Sunday 16 December 2012

Once upon a time in a barely disguised allegory

The Zapata western - a burgeoning subgenre of spaghetti westerns set during the Mexican Revolution - was always overtly didactic. Exploring US imperialism, revolutionary politics, militarism and violence with a furrowed brow, these films were far more obviously about the tense political situation in Italy than the only implicitly critical escapism proffered by the industry at large. I don't suppose the phrases 'carefully constructed Marxist critique' and 'box office gold' go hand in hand these days, but you must remember it was the sixties.

1968's Il mercenario (titled The Mercenary during its North American run, but since then known as A Professional Gun in the English-speaking world) was one of the most commercially successful examples of the form, but it wasn't particularly well respected among the more serious minds in Zapata western circles, for reasons we shall attend to presently. The film did, however, reunite director Sergio Corbucci and star Franco Nero, the team behind 1966's smash hit Django.

Sergei Kowalski (Nero, barely recognisable from his star-making role thanks to some magnificent facial hair) is a Polish gunslinger who is hired by Mexican mining barons to transport a load of silver to the United States, protecting it from the rebels roaming the area. Arriving at the mine, Kowalski finds the place in the hands of revolutionaries led by Paco Román (Tony Musante).

When the army attacks, Kowalski lets Paco pay him handsomely to fight them off with the machine gun he carries around ('Two hundred [dollars], you bastard - here, I hope you spend it on doctors!', Paco curses). The next day, Kowalski is accosted by Curly (Jack Palance), a villainous American trying to get his hands on the silver, but he is rescued by Paco's men. Curly swears revenge for the death of his men (one of whom, it is implied, was his lover), but is stripped naked and forced to walk back to civilisation by the rebels. Thereafter, Paco hires Kowalski as military advisor for the revolutionary war.

At a purely narrative level the film feels rote and uninspired. What isn't boilerplate is awkwardly shoved in: the character of Columba (Giovanna Ralli), for example, serves little purpose except as plot device and eye candy. And the film suffers from a series of false endings, stopping and starting repeatedly in its last fifteen minutes before coming to a close with a message that doesn't really respond to the arc of the character it's imparted to.
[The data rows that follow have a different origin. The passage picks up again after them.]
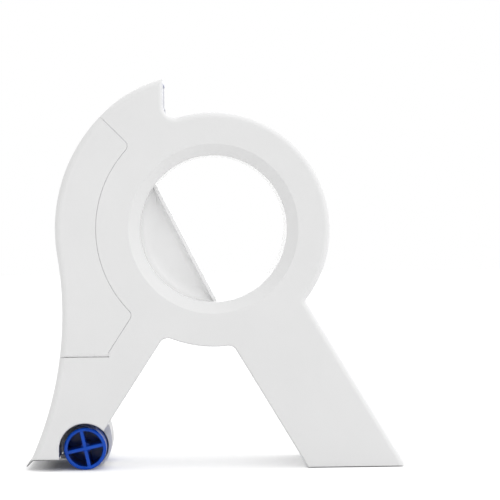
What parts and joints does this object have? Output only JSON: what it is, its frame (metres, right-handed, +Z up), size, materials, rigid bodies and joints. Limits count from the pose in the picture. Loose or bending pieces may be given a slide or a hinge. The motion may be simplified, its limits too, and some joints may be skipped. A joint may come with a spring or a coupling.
{
  "type": "masking tape applicator",
  "caption": "Hand tool that holds a roll of masking tape round a finger hub, presses the tape down with a spoked roller and cuts it on a toothed blade.",
  "frame": {"origin": "middle of the whole tool's box, on the plane that the roller and the leg stand on", "axes": "+Z up; +X from the blade to the leg; +Y across the tool, from the side with the loading door to the side with the snap windows"},
  "size_m": [0.1848, 0.062, 0.1893],
  "materials": {
    "white_shell": "fine satin moulded plastic",
    "white_inner": "smooth moulded plastic",
    "blue_plastic": "moulded blue plastic",
    "blue_tape": "creped masking tape",
    "core_board": "wound paper board",
    "bright_steel": "drawn wire",
    "blade_steel": "rolled strip",
    "bronze": "sintered bronze",
    "nylon": "natural nylon"
  },
  "bodies": {
    "frame": {"near_shell": "white_shell", "far_shell": "white_shell", "grip_hub": "white_shell", "tape_guide": "white_inner", "roller_bracket": "white_inner", "axle_bushing": "bronze", "thrust_washer_near": "nylon", "thrust_washer_far": "nylon", "blade": "blade_steel", "blade_holder": "white_inner", "blade_rivet_near": "bright_steel", "blade_rivet_middle": "bright_steel", "blade_rivet_far": "bright_steel", "door_hinge_pin": "bright_steel"},
    "door": {"loading_door": "white_shell"},
    "tape": {"tape_core": "core_board", "tape_roll": "blue_tape"},
    "roller": {"roller_near": "blue_plastic", "roller_far": "blue_plastic", "roller_axle": "bright_steel"}
  },
  "joints": [
    {"name": "door_swing", "type": "hinge", "parent": "frame", "child": "door", "pos_m": [-0.0623, -0.0298, 0.0562], "axis": [1, 0, 0], "range_deg": [0, 95]},
    {"name": "tape_spin", "type": "hinge", "parent": "frame", "child": "tape", "pos_m": [-0.00004, 0, 0.1164], "axis": [0, 1, 0], "continuous": true},
    {"name": "roller_spin", "type": "hinge", "parent": "frame", "child": "roller", "pos_m": [-0.06364, 0, 0.0103], "axis": [0, 1, 0], "continuous": true}
  ]
}
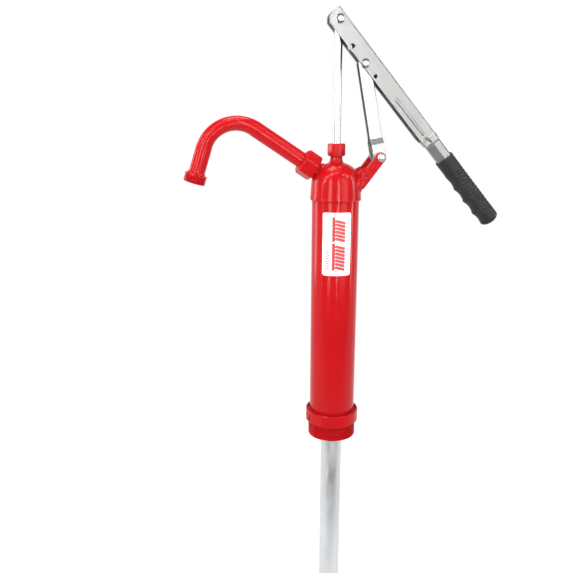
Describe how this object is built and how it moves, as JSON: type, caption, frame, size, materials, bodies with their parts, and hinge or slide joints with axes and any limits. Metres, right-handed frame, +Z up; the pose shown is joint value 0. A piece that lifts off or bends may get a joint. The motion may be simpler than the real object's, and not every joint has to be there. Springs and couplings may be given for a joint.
{
  "type": "fluid transfer pump",
  "caption": "Hand-operated lever-action drum pump with a curved swivelling spout, a bung adapter and a telescoping suction tube.",
  "frame": {"origin": "pump axis at the underside of the collar, where it seats on the drum bung", "axes": "+Z up along the pump axis, +X towards the lever, -X towards the spout"},
  "size_m": [0.3869, 0.0674, 0.8611],
  "materials": {
    "red_paint": "gloss",
    "steel": "satin",
    "brass": "satin",
    "rubber": "matte",
    "grip_rubber": "satin",
    "packing": "matte",
    "leather": "matte",
    "strainer_plastic": "matte",
    "label": "gloss"
  },
  "bodies": {
    "housing": {"base_casting": "red_paint", "bung_gasket": "rubber", "barrel_seal": "rubber", "barrel": "red_paint", "label": "label", "head_gasket": "rubber", "head_casting": "red_paint", "gland_packing": "packing", "gland_washer": "brass", "packing_nut": "red_paint", "fulcrum_ear_front": "red_paint", "fulcrum_ear_rear": "red_paint", "fulcrum_pin": "steel", "fulcrum_clip": "steel", "foot_valve_cage": "brass", "upper_tube": "steel", "upper_collar": "steel", "upper_seal": "rubber", "union_gasket": "rubber", "union_nut": "red_paint"},
    "foot_valve_body": {"foot_valve": "brass"},
    "middle_section": {"middle_tube": "steel", "middle_collar": "steel", "middle_seal": "rubber"},
    "lower_section": {"lower_tube": "steel", "strainer": "strainer_plastic"},
    "rod": {"piston_rod": "steel", "piston_body": "brass", "piston_cup": "leather", "piston_plate": "brass", "piston_nut": "steel", "valve_stop_clip": "steel"},
    "piston_valve_body": {"piston_valve": "rubber"},
    "lever_body": {"lever": "steel", "grip": "grip_rubber", "rod_pin": "steel", "rod_pin_clip": "steel", "link_pin_ends": "steel", "link_pin_clip": "steel"},
    "link_body": {"link": "steel", "link_pin_shank": "steel"},
    "spout": {"spout_tube": "red_paint", "spout_collar": "red_paint", "spout_tip": "red_paint"}
  },
  "joints": [
    {"name": "handle", "type": "hinge", "parent": "rod", "child": "lever_body", "pos_m": [0, 0, 0.491], "axis": [0, -1, 0], "range_deg": [0, 105.33]},
    {"name": "rod_slide", "type": "slide", "parent": "housing", "child": "rod", "axis": [0, 0, -1], "range_m": [0, 0.0892]},
    {"name": "link_swing", "type": "hinge", "parent": "housing", "child": "link_body", "pos_m": [0.0505, 0, 0.3362], "axis": [0, 1, 0], "range_deg": [0, 4.5]},
    {"name": "piston_valve_lift", "type": "slide", "parent": "rod", "child": "piston_valve_body", "axis": [0, 0, 1], "range_m": [0, 0.0045]},
    {"name": "foot_valve_lift", "type": "slide", "parent": "housing", "child": "foot_valve_body", "axis": [0, 0, 1], "range_m": [0, 0.0045]},
    {"name": "spout_swivel", "type": "hinge", "parent": "housing", "child": "spout", "pos_m": [0, 0, 0.3049], "axis": [-0.8339, 0, 0.5519], "range_deg": [-90, 90]},
    {"name": "middle_tube_slide", "type": "slide", "parent": "housing", "child": "middle_section", "axis": [0, 0, -1], "range_m": [0, 0.26]},
    {"name": "lower_tube_slide", "type": "slide", "parent": "middle_section", "child": "lower_section", "axis": [0, 0, -1], "range_m": [0, 0.26]}
  ],
  "couplings": [
    {"joint": "rod_slide", "follows": "handle", "m_per_rad": 0.048357},
    {"joint": "link_swing", "follows": "handle", "ratio": 0.042127}
  ]
}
That mess is particularly odd considering the film seems to announce bold intentions early on. The credits are superimposed on photographs from the Mexican Revolution, drenched in red in the style of the previous year's Bonnie and Clyde, set to an insistent Ennio Morricone piece as if some sort of serious social critique was the aim. And it just carries right on, with a scene in which the miners are served scraps while the bosses feast right from the 'men and maggots' chapter of The Battleship Potemkin. And then there's the above image of company gun thugs hanged in front of a mural praising the revolution.
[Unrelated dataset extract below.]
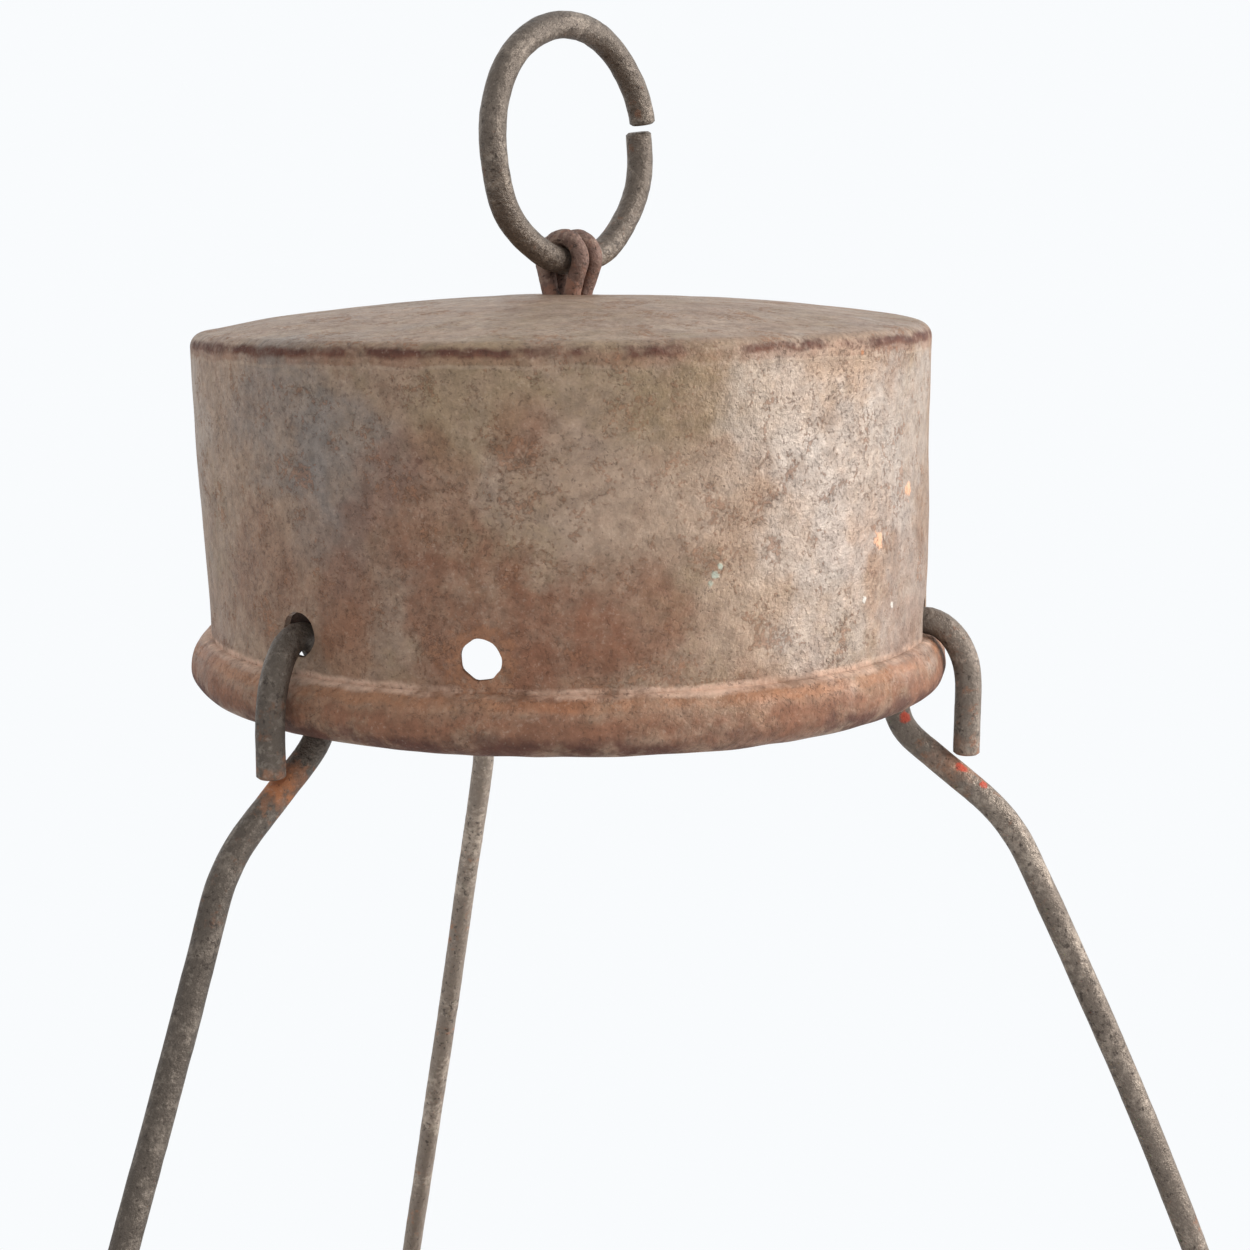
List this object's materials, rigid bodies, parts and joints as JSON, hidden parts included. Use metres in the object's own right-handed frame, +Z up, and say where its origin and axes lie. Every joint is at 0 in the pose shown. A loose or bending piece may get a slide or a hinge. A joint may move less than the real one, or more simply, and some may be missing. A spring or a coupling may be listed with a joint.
{
  "type": "hanging candle lantern",
  "caption": "Hanging candle lantern: drawn steel smoke cap on a wire ring, stiff wire hangers hooked round its rim, and a beaded pan that holds a glass globe and a candle.",
  "frame": {"origin": "seat of the hanging ring: the inside of its top, where the hook that holds the lantern bears", "axes": "+Z up along the lantern's axis, -Y to the front, where the empty hole in the cap is, +X to the right seen from the front"},
  "size_m": [0.2057, 0.203, 0.3034],
  "materials": {
    "patinated_steel": "aged drawn sheet, brown-grey patina with rust blooms, satin to matt",
    "dark_wire": "dark brown-grey patina, semi-gloss, worn and pitted",
    "rusty_wire": "red-brown rust, matt",
    "clear_glass": "clear blown glass with slight ripple",
    "candle_wax": "ivory wax, soft sheen",
    "charred_string": "braided cotton, charred at its tip"
  },
  "bodies": {
    "ring": {"hanging_ring": "dark_wire"},
    "tie": {"tie_wire": "rusty_wire"},
    "cap": {"smoke_cap": "patinated_steel"},
    "left_hanger": {"hanger_left": "dark_wire"},
    "right_hanger": {"hanger_right": "dark_wire"},
    "back_hanger": {"hanger_back": "dark_wire"},
    "pan": {"base_pan": "patinated_steel", "globe_gallery": "patinated_steel", "gallery_rivet_1": "rusty_wire", "gallery_rivet_2": "rusty_wire", "gallery_rivet_3": "rusty_wire", "candle_socket": "patinated_steel", "socket_rivet": "rusty_wire"},
    "globe": {"glass_globe": "clear_glass"},
    "candle": {"candle": "candle_wax", "wick": "charred_string"}
  },
  "joints": [
    {"name": "tie_swing", "type": "hinge", "parent": "ring", "child": "tie", "pos_m": [0, 0, -0.0262], "axis": [0.6225, 0.7826, 0], "range_deg": [-75, 75]},
    {"name": "cap_swivel", "type": "hinge", "parent": "tie", "child": "cap", "pos_m": [0, 0, -0.0301], "axis": [0, 0, 1], "continuous": true},
    {"name": "pan_sway", "type": "hinge", "parent": "cap", "child": "pan", "pos_m": [0, 0, 0.1122], "axis": [1, 0, 0], "range_deg": [-0.8, 0.8]},
    {"name": "left_hook", "type": "hinge", "parent": "cap", "child": "left_hanger", "pos_m": [-0.02946, -0.03214, -0.066], "axis": [1, 0, 0], "range_deg": [-1.55, 1.55]},
    {"name": "right_hook", "type": "hinge", "parent": "cap", "child": "right_hanger", "pos_m": [0.04248, -0.00981, -0.0685], "axis": [1, 0, 0], "range_deg": [-1.55, 1.55]},
    {"name": "back_hook", "type": "hinge", "parent": "cap", "child": "back_hanger", "pos_m": [-0.00981, 0.04248, -0.0669], "axis": [1, 0, 0], "range_deg": [-1.55, 1.55]},
    {"name": "globe_lift", "type": "slide", "parent": "pan", "child": "globe", "axis": [0, 0, 1], "range_m": [0, 0.06]},
    {"name": "candle_lift", "type": "slide", "parent": "pan", "child": "candle", "axis": [0, 0, 1], "range_m": [0, 0.03]}
  ],
  "couplings": [
    {"joint": "left_hook", "follows": "pan_sway", "ratio": 1.8307},
    {"joint": "right_hook", "follows": "pan_sway", "ratio": 1.8523},
    {"joint": "back_hook", "follows": "pan_sway", "ratio": 1.8385}
  ]
}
Nor would it be fair to accuse Corbucci of frivolity, and that makes it even stranger: that same year, after all, saw the release of The Great Silence, a film so grim and nihilistic it pushed the spaghetti western into and out the other side of parody. In other words, Corbucci's first entry into an ordinarily serious subgenre was pretty silly - no film in which one of the parties enters the climactic gunfight wearing a clown costume can claim to be all that straight-faced - while the 'standard' spaghetti western, which left more leeway for and would eventually descend into lightheartedness, was where he chose to place the darkest of his works.

Even though it does not deliver on the promise of its beginning - or, judging from the sort of person Corbucci was, possibly deliberately baits the audience - Il mercenario is far from a waste. Nero's self-amused bastard is as fantastic as ever, and he absolutely rocks the scenes in which he grants himself special treatment just to anger Paco (a device that would be reused by Eastwood in High Plains Drifter). Corbucci's style is nothing to sniff at, either: besides signature moves, the showiest bit of direction is a 360-degree tracking shot of Curly riding in a circle while a man is beaten offscreen. It's not great Corbucci, but is it ever interesting.